>> start
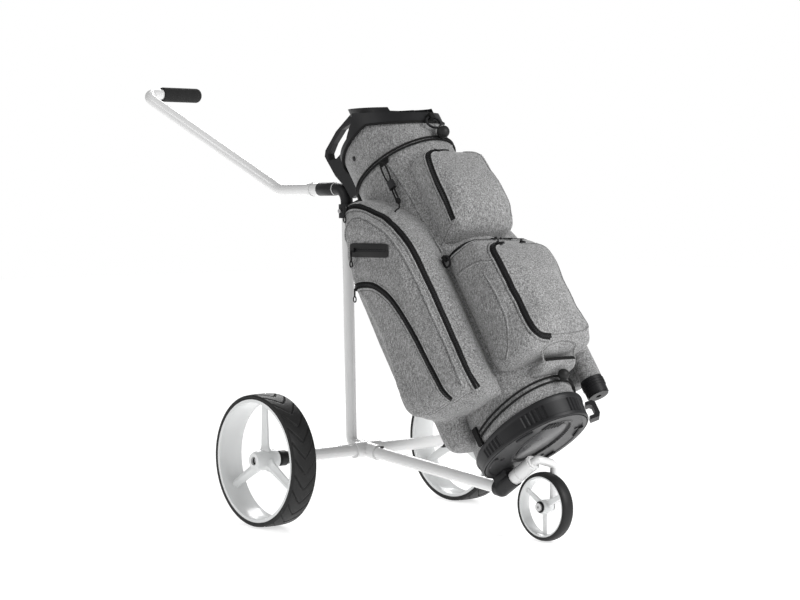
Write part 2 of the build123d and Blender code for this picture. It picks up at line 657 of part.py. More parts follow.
# Small level zip pocket on the right-hand panel, with its slider and pull.
PURSE_Z = 603.0
PURSE_FROM, PURSE_TO = 62.0, 158.0
PURSE_HALF = 15.0
PURSE_T, PURSE_TEETH_T = 1.6, 1.2


def level_point(n, z=PURSE_Z):
    return (n, level(z, n))

PURSE_FACE = PANEL_Y + PURSE_T + PURSE_TEETH_T

with BuildPart() as purse_panel:
    low, high = PURSE_Z - PURSE_HALF, PURSE_Z + PURSE_HALF
    outline = [level_point(PURSE_FROM - 4, low), level_point(PURSE_TO + 4, low),
               level_point(PURSE_TO + 4, high), level_point(PURSE_FROM - 4, high)]
    add(slab(outline, PANEL_Y, PANEL_Y + PURSE_T))
    add(slab([level_point(PURSE_FROM, PURSE_Z - 1.2), level_point(PURSE_TO, PURSE_Z - 1.2),
              level_point(PURSE_TO, PURSE_Z + 1.2), level_point(PURSE_FROM, PURSE_Z + 1.2)],
             PANEL_Y + PURSE_T, PURSE_FACE))
save(purse_panel, "purse_panel")

PURSE_START = on_bag(PURSE_FROM + 8, -PURSE_FACE, level(PURSE_Z, PURSE_FROM + 8))
with BuildPart() as purse_slider:
    with Locations(PURSE_START - Vector(0, 2.3, 0)):
        Box(10, 3.6, 9)
save(purse_slider, "purse_slider")


def pull(top, name, length=24.0):
    """A hanging zip pull: a flat link with an eye at its top and a ring at its foot."""
    with BuildPart() as tag:
        plane = Plane(origin=top, x_dir=(1, 0, 0), z_dir=(0, -1, 0))
        with BuildSketch(plane):
            Circle(1.6)
            with Locations((0, -length / 2)):
                Rectangle(3.2, length)
            with Locations((0, -length - 4)):
                Ellipse(5.2, 7)
                Ellipse(3.2, 5, mode=Mode.SUBTRACT)
        extrude(amount=2)
    save(tag, name)


pull(PURSE_START + Vector(0, -5.8, -2), "purse_pull")
PULL_UPPER_AT = on_bag(78, -STEP_Y - 6.2, 642)
PULL_LOWER_AT = on_bag(28, -PANEL_Y - 3.4, 464)
pull(PULL_UPPER_AT, "side_pull_upper")
pull(PULL_LOWER_AT, "side_pull_lower", 18)

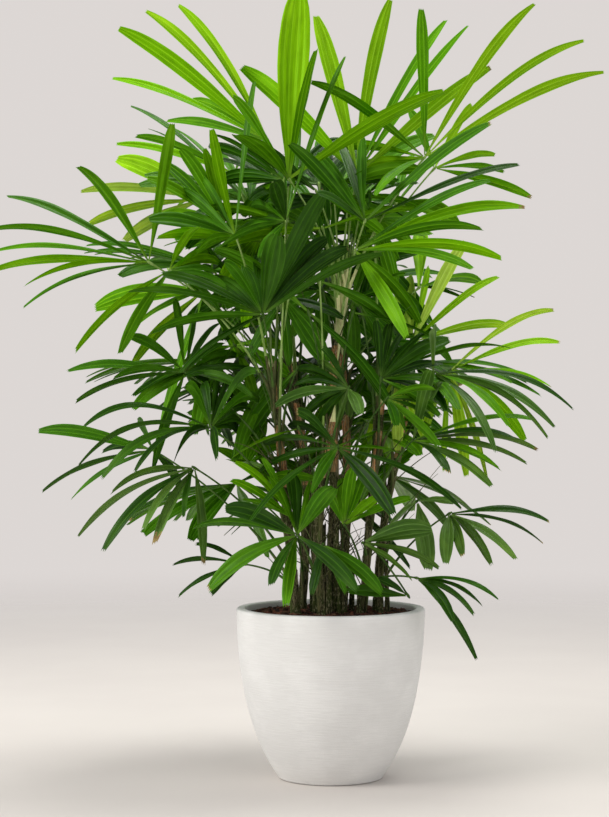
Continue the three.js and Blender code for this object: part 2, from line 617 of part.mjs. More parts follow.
>> end
▶ _WHAT THE EXERCISE ASKS_:
Print the listing above from its first line through the line with "PURSE_FACE = PANEL_Y", and stop there.

▶ _RESULT BELOW_:
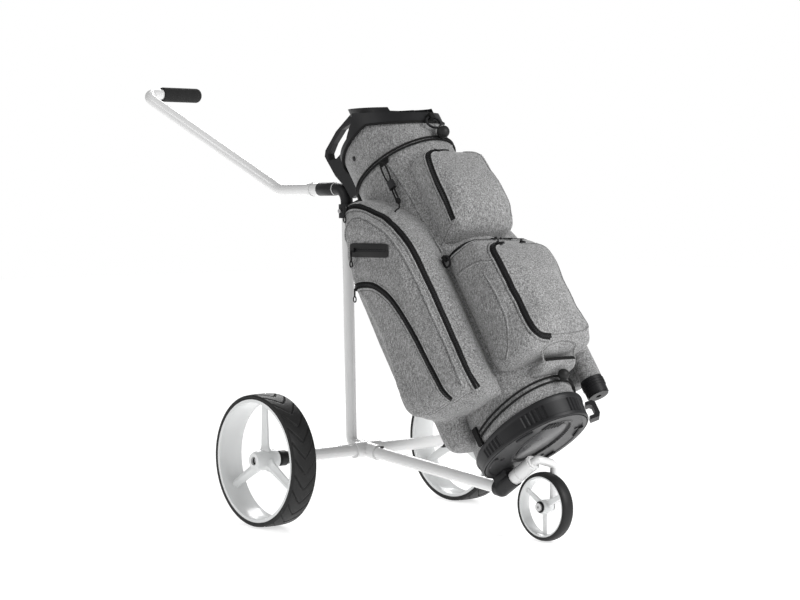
Write part 2 of the build123d and Blender code for this picture. It picks up at line 657 of part.py. More parts follow.
# Small level zip pocket on the right-hand panel, with its slider and pull.
PURSE_Z = 603.0
PURSE_FROM, PURSE_TO = 62.0, 158.0
PURSE_HALF = 15.0
PURSE_T, PURSE_TEETH_T = 1.6, 1.2


def level_point(n, z=PURSE_Z):
    return (n, level(z, n))

PURSE_FACE = PANEL_Y + PURSE_T + PURSE_TEETH_T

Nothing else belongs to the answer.